2. Communicate your survey

Don’t Rush - The build-up to your launch is just as important as the day your survey goes live. Your employees may be hesitant to take part if they aren’t sure of the survey software or why they should participate. By communicating over a few weeks (this may be shorter or longer depending on the size or complexity of your organisation), your employees will build more confidence in sharing how they really feel and will be more likely to provide feedback.

Make sure you include in your communications:

  • When the survey will open and close

  • How employees can access it (use screenshots and videos)

  • The anonymity of the survey (you can sign-post them to stribehq.com/anonymity!)
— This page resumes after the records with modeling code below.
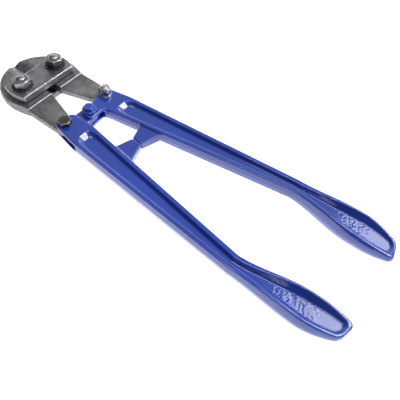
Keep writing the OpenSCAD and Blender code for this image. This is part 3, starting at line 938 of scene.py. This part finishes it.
def softbox(name, aim, towards, width, height, power):
    """Soft rectangular light, seen from aim in the direction towards."""
    light = bpy.data.lights.new(name, "AREA")
    light.shape, light.size, light.size_y = "RECTANGLE", width, height
    light.energy = power
    lamp = bpy.data.objects.new(name, light)
    bpy.context.scene.collection.objects.link(lamp)
    offset = Vector(towards) * LAMP_DISTANCE
    lamp.location = aim + offset
    lamp.rotation_euler = (-offset).to_track_quat("-Z", "Y").to_euler()


def studio():
    """White backdrop, a grey sky that darkens to the left, and softboxes over and beyond the tool."""
    world = bpy.data.worlds.new("studio_white")
    world.use_nodes = True
    tree = world.node_tree
    towards = node(tree, "VectorMath", out=1, settings={"operation": "DOT_PRODUCT"},
                   i0=node(tree, "TexCoord"), i1=DARK_SIDE)
    sky = tree.nodes["Background"]
    reflected = spread(tree, towards, 0.1, 0.85, 0.42, 0.1)
    backdrop = node(tree, "LightPath")
    wire(tree, maths(tree, "ADD", reflected, backdrop), sky.inputs["Strength"])
    sky.inputs["Color"].default_value = (1, 1, 1, 1)
    bpy.context.scene.world = world
    bpy.context.scene.view_settings.view_transform = "Standard"
    grips = home + Vector((0.0, BULGE_Y, 0.0)) * MM
    clevis = home + Vector((0.0, SHANK_Y, 0.0)) * MM
    softbox("top_softbox", clevis, (-0.04, 0.0, 0.96), 0.8, 0.8, 9)
    softbox("grip_softbox", grips, (0.55, -0.11, 0.83), 0.9, 1.1, 13)
    softbox("window_softbox", clevis, (0.44, -0.42, 0.79), 0.9, 0.9, 22)


def camera():
    """A pinhole view along one direction, with a small roll."""
    azimuth, elevation, roll = (math.radians(a) for a in (VIEW_AZIMUTH, VIEW_ELEVATION, VIEW_ROLL))
    back = Vector((math.sin(azimuth) * math.cos(elevation), -math.cos(azimuth) * math.cos(elevation),
                   math.sin(elevation)))
    right = (-back).cross(Vector((0, 0, 1))).normalized()
    up = right.cross(-back)
    turned_right = right * math.cos(roll) + up * math.sin(roll)
    turned_up = up * math.cos(roll) - right * math.sin(roll)
    data = bpy.data.cameras.new("product_camera")
    data.sensor_width, data.lens = SENSOR, LENS
    lens = bpy.data.objects.new("product_camera", data)
    bpy.context.scene.collection.objects.link(lens)
    rotation = Matrix((turned_right, turned_up, back)).transposed()
    place = home + VIEW_AIM * MM + back * VIEW_DISTANCE
    lens.matrix_world = Matrix.Translation(place) @ rotation.to_4x4()
    bpy.context.scene.camera = lens


floor_and_backdrop()
studio()
camera()
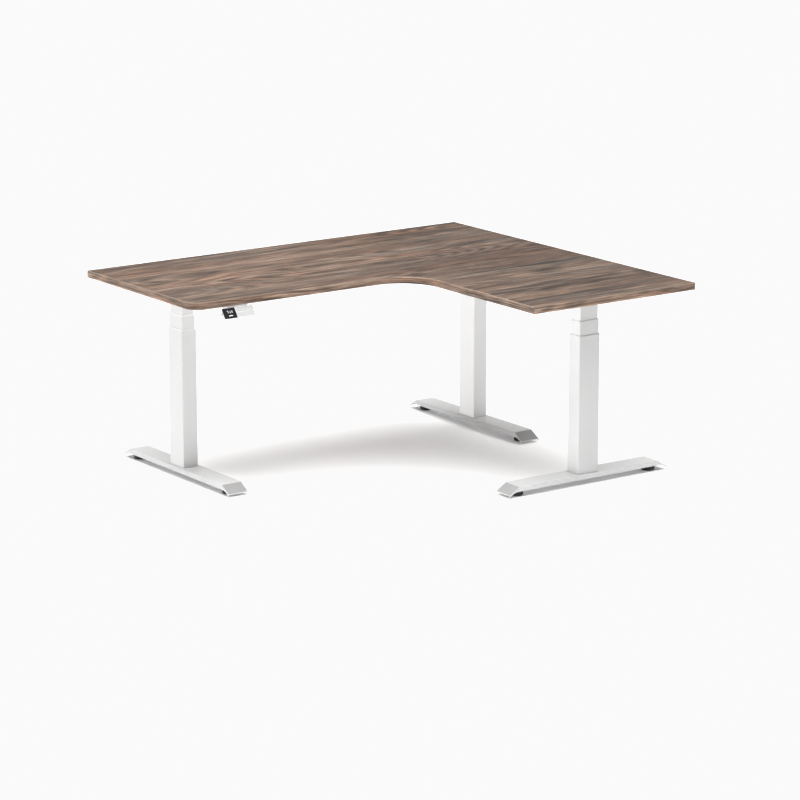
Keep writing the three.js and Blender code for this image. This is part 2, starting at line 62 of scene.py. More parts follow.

  • What questions you will include

  • Make it clear employees should answer the survey during work hours

  • Who to contact if they need help

  • When they can expect to hear the survey results

3. Get ready for launch

Think about ways that you can make your survey launch fun and engaging, whilst making sure you're reaching everyone on your team. You might want to think about:

Make the launch an event! Throw a breakfast or lunch to celebrate the launch, promote it to employees, and have the opportunity to speak with them 1-on-1 about it. It'll help get your teams talking and spread the word about it too!

Put up some Posters If you’re using a new software like Stribe to share your survey, use branded posters and visual aids to help promote the tool. This will raise awareness and help build familiarity ahead of launch.

Utilise Internal Comms Channels Remember to share links to your survey via your internal channels like Teams, Slack, email - whatever platform your teams tend to use most!

Bring Managers On Board Engage with your team leaders ahead of time, so that they can also promote your surveys during meetings and address any questions their teams’ might have. Our team have shared more tips and tricks about that here.

4. Launch your survey

There are a few things you can do to maximise your survey reach and guarantee a great response rate.

Keep on Communicating Communication is the key to success whilst your survey is live. Employees need little nudges to complete your survey. Sending one or two emails is not enough, you need to cover all your internal communications channels, and more than once!

Send Reminders If employees are having a busy week it can be easy for your survey to slip down their to-do list. Sending your employees reminders whilst the survey is live will boost your overall response rate. You can do this directly from Stribe, sending a reminder from your 'Pulse Live' screen, and using the survey links and QR codes.

5. Post-survey - maintain momentum

Once your survey has ended, it's important that you take those responses and show your employees' you're going to create change.

Complete the feedback loop Once your survey has ended, keep the momentum going by letting your employees know the outcome of their responses and sharing the results! Make sure that you do this before launching your next survey, if your employees know their survey participation leads to change, they'll be more likely to engage in the next one.

💛 Our 'You Said, We Did' feature gives you the ability to do this within Stribe. Find out more here.

Plan your next survey Build a habit for your employees by scheduling your surveys for every month, quarter - whatever works for your organisation! By following the same routine, responding will become part of your teams’ habits.

Use the themes from your previous survey to build the next one, dig deeper into the key themes you identified or focus on finding solutions to areas your scored low in.